Alkisah, Ular Simangombus
memiliki selera makan yang luar biasa. Ia digambarkan seakan tidak
pernah kenyang. Rakyat Siberaya akhirnya tidak sanggup lagi menyediakan
makanan untuk naga ini, sehingga Sang Puteri bersama kedua saudaranya
memutuskan pindah ke hilir sungai dan menetap di sebuah perkampungan
baru yang sekarang dikenal dengan nama Deli Tua. Di sini, para
pengikutnya membangun benteng yang kuat. Dengan demikian, negeri itu
cepat makmur. Kecantikan Sang Puteri yang menyebar seperti kabar burung
ke segala penjuru, suatu ketika mendarat di telinga Raja Aceh. Ia lantas
kepincut dan mengirim bala tentara untuk meminang Puteri Hijau. Utusan
langsung dikirim.
Pantun bersahut-sahutan. Tapi
pinangan ini ditolak dan membuat Raja Aceh betul-betul dilanda murka. Ia
merasa diri dan kerajaannya dihina sehingga jatuhlah perintah untuk
segera menyerang benteng Puteri Hijau. Tapi karena bentengnya sangat
kokoh, pasukan Aceh gagal menembusnya. Menyadari jumlah pasukannya makin
menyusut setelah banyak yang terbunuh, panglima-panglima perang Aceh
memakai siasat baru.
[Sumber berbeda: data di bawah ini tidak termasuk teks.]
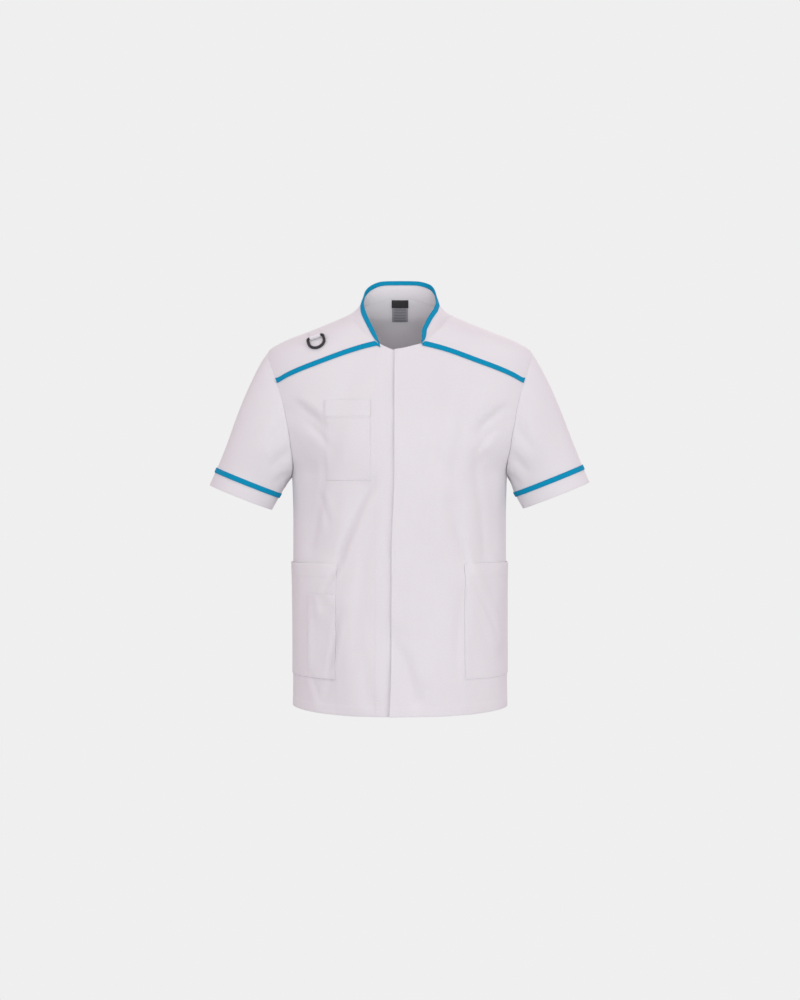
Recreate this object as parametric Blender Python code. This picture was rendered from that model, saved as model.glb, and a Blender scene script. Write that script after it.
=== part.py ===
"""Short-sleeved medical tunic, filled out as it is worn, with no wearer in it.

Metres, +Z up, +X to the wearer's left, -Y to the front. The origin is where a wearer's shoulders
hold the tunic: midway between the neck ends of the two shoulder seams.

Every cloth panel is a wall on one trunk skin, one sleeve or one collar. A point of the trunk skin is
an angle and a height: the angle is 0 at the centre front, 90 degrees at the wearer's left side,
-90 degrees at the right side and 180 degrees at the centre back, and the height is above the hem.
"""

import math

import bmesh
import bpy
import numpy as np
from mathutils import Matrix, Vector

# Sides of the trunk and of the wearer
FRONT, BACK = 1, -1
RIGHT, LEFT = -1, 1
SIDES = ((LEFT, "left"), (RIGHT, "right"))

# Cloth and seams
WALL = 0.0012
SEAM_GAP = 0.0004
LIFT = 0.0003

# Heights above the hem
HEM = 0.0
HEM_SIDE_RISE = 0.0065
HEM_RISE_END = 0.11
HIP_POCKET_BOTTOM = 0.063
SMALL_POCKET_MOUTH = 0.213
HIP_POCKET_MOUTH = 0.268
CHEST_POCKET_BOTTOM = 0.415
UNDERARM = 0.426
CHEST_POCKET_MOUTH = 0.558
YOKE_END = 0.596
NECK_LOW = 0.649
SHOULDER_TIP = 0.6525
NECK_CORNER = 0.661
SHOULDER_NECK = 0.7205
BACK_NECK = 0.7570
BACK_NECK_CURVE = 1.4
HOLD_HEIGHT = SHOULDER_NECK

# Distances from the centre line
RIGHT_UNDERLAP = 0.022
NECK_LOW_X = -0.010
NECK_CORNER_X = 0.039
CHEST_POCKET_INNER_X = 0.052
HIP_POCKET_INNER_X = 0.1145
CHEST_POCKET_OUTER_X = 0.134

# Side seam and armhole, in degrees round the trunk
SIDE_SEAM_AT_UNDERARM = 90.0
SIDE_SEAM_AT_HIP = 97.0
ARMHOLE_FRONT_REACH = 33.0
ARMHOLE_BACK_REACH = 31.0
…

Mereka menyuruh prajuritnya menembakkan ribuan uang
emas ke arah prajurit benteng yang bertahan di balik pintu gerbang.
Suasana menjadi tidak terkendali karena para penjaga benteng itu
berebutan uang emas dan meninggalkan posnya.
Ketika mereka tengah sibuk
memunguti uang logam, tentara Aceh menerobos masuk dan dengan mudah
menguasai benteng. Pertahanan terakhir yang dimiliki orang dalam adalah
salah seorang saudara Puteri Hijau, yaitu Meriam Puntung. Tapi karena
ditembakkan terus-menerus, meriam ini menjadi panas, meledak, terlontar,
dan terputus dua. Bagian moncongnya tercampak ke kampung Sukanalu.
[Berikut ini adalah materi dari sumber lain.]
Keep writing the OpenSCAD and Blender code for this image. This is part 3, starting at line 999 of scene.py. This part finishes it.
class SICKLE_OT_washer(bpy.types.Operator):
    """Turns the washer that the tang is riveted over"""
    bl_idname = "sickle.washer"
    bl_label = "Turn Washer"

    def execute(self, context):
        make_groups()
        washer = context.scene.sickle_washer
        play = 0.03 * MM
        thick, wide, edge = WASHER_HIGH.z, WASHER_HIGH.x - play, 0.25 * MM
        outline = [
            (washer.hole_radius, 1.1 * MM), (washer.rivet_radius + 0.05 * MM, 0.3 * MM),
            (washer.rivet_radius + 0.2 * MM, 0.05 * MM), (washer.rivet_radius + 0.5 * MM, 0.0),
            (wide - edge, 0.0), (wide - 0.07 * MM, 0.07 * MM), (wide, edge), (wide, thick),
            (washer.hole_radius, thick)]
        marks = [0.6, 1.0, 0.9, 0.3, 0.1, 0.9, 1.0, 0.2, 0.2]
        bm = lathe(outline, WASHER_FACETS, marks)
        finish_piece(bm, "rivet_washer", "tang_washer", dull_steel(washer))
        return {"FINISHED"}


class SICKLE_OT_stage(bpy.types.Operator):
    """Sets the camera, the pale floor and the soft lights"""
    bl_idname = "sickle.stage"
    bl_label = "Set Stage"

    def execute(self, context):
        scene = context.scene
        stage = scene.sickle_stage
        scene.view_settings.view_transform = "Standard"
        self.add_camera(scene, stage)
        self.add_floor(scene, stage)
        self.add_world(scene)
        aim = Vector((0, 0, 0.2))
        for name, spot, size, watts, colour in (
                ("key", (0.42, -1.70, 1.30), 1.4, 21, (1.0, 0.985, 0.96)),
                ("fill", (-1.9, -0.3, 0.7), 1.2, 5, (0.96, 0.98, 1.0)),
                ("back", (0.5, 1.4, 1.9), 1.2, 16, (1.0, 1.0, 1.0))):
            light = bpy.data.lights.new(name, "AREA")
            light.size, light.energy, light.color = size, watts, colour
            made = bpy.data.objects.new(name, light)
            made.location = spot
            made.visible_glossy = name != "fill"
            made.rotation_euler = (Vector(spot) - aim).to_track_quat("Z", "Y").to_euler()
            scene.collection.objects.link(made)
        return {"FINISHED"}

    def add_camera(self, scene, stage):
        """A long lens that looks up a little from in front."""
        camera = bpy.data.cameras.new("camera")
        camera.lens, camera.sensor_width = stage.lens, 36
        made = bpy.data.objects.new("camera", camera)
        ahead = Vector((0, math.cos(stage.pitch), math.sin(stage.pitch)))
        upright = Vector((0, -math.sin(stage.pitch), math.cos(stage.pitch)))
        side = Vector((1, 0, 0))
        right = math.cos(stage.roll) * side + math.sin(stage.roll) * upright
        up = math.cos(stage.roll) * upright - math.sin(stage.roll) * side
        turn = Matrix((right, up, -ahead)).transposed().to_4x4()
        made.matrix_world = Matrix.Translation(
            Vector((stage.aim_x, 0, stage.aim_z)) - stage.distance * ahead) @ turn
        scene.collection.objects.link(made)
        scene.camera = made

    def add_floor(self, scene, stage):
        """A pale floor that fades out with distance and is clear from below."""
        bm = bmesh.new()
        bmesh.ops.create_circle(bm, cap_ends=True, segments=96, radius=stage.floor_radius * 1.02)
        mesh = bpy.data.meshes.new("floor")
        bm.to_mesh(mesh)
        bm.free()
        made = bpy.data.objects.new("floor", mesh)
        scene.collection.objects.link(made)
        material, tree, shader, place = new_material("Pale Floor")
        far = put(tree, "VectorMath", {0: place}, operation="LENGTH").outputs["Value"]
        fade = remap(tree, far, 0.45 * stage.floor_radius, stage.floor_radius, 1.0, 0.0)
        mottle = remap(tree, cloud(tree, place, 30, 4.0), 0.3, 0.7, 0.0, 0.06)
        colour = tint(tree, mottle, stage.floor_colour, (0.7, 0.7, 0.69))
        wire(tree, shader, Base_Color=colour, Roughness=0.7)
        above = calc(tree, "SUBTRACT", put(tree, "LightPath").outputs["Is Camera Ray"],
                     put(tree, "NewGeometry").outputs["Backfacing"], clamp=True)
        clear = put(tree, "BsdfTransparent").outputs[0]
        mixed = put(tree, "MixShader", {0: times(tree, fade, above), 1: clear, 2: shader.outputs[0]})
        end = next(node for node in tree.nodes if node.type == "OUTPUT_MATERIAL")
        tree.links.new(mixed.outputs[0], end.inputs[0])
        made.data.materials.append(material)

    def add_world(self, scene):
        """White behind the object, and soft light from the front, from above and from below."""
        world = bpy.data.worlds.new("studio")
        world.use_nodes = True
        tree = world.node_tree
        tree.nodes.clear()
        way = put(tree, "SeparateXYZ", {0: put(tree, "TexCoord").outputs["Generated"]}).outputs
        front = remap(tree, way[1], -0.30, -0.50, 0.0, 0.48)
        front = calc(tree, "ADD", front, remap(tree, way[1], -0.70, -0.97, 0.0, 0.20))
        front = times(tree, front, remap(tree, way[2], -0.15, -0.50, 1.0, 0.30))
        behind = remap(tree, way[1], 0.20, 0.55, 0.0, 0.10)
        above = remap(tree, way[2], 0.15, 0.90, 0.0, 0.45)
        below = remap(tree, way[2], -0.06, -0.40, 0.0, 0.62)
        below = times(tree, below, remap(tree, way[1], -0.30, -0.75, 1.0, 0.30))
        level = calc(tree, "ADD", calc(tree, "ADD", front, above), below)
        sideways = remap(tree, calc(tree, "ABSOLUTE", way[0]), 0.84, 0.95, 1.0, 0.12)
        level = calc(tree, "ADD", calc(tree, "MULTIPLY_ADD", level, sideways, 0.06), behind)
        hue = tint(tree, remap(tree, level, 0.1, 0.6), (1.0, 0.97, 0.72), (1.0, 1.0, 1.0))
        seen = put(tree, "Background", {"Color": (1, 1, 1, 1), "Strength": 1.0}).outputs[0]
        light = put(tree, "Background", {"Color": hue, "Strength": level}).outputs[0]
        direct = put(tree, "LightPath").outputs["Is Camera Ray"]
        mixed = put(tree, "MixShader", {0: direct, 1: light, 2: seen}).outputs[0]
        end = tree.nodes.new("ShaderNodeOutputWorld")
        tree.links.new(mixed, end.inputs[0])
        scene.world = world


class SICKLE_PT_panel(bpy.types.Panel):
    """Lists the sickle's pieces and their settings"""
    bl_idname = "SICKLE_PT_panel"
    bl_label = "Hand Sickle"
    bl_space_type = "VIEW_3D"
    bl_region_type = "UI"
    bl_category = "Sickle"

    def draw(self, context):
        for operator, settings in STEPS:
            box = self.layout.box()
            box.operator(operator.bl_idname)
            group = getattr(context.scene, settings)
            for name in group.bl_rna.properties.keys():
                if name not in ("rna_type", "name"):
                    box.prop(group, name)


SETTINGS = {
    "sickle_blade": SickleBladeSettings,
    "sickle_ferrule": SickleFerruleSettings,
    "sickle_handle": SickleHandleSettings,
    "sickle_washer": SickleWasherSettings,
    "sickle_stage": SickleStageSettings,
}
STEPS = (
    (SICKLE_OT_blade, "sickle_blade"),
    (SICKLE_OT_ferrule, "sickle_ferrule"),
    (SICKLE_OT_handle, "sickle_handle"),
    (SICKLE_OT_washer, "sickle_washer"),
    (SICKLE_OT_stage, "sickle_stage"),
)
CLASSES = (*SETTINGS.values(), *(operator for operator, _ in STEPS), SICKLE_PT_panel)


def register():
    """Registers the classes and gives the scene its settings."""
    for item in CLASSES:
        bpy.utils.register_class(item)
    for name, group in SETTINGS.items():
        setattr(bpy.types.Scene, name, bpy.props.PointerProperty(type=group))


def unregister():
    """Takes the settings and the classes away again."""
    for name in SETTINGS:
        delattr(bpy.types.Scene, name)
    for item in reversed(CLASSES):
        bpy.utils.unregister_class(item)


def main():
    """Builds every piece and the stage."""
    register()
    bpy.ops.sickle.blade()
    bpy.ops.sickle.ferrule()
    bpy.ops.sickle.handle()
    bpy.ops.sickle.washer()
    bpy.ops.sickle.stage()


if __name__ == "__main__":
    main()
Sedangkan bagian sisanya terlontar ke Labuhan Deli, dan kini ada di
halaman Istana Maimoon Medan. Melihat situasi yang tak menguntungkan,
Ular Simangombus, saudara Sang Puteri lainnya, menaikkan Puteri Hijau ke
atas punggungnya dan menyelamatkan diri melalui sebuah terusan (Jalan
Puteri Hijau), memasuki sungai Deli, dan langsung ke Selat Malaka.
Dan hingga sekarang kedua kakak
beradik ini dipercaya menghuni sebuah negeri dasar laut di sekitar Pulau
Berhala. Namun sebuah anak legenda menyebutkan bahwa Puteri Hijau
sebenarnya sempat tertangkap. Ia ditawan dan dimasukkan dalam sebuah
peti kaca yang dimuat ke dalam kapal untuk seterusnya dibawa ke Aceh.
Ketika kapal sampai di Ujung Jambo Aye, Putri Hijau memohon diadakan
satu upacara untuknya sebelum peti diturunkan dari kapal. Atas
permintaannya, ia diberikan berkarung-karung beras dan beribu-ribu
telur. Tetapi baru saja upacara dimulai, tiba-tiba berhembuslah angin
ribut yang maha dahsyat, disusul gelombang yang tinggi dan ganas. Dari
perut laut muncul jelmaan saudaranya, Ular Simangombus, yang dengan
rahangnya mengambil peti tempat adiknya dikurung. Lalu Puteri Hijau
dilarikan ke dalam laut dan mereka bersemayam di perairan pulau Berhala.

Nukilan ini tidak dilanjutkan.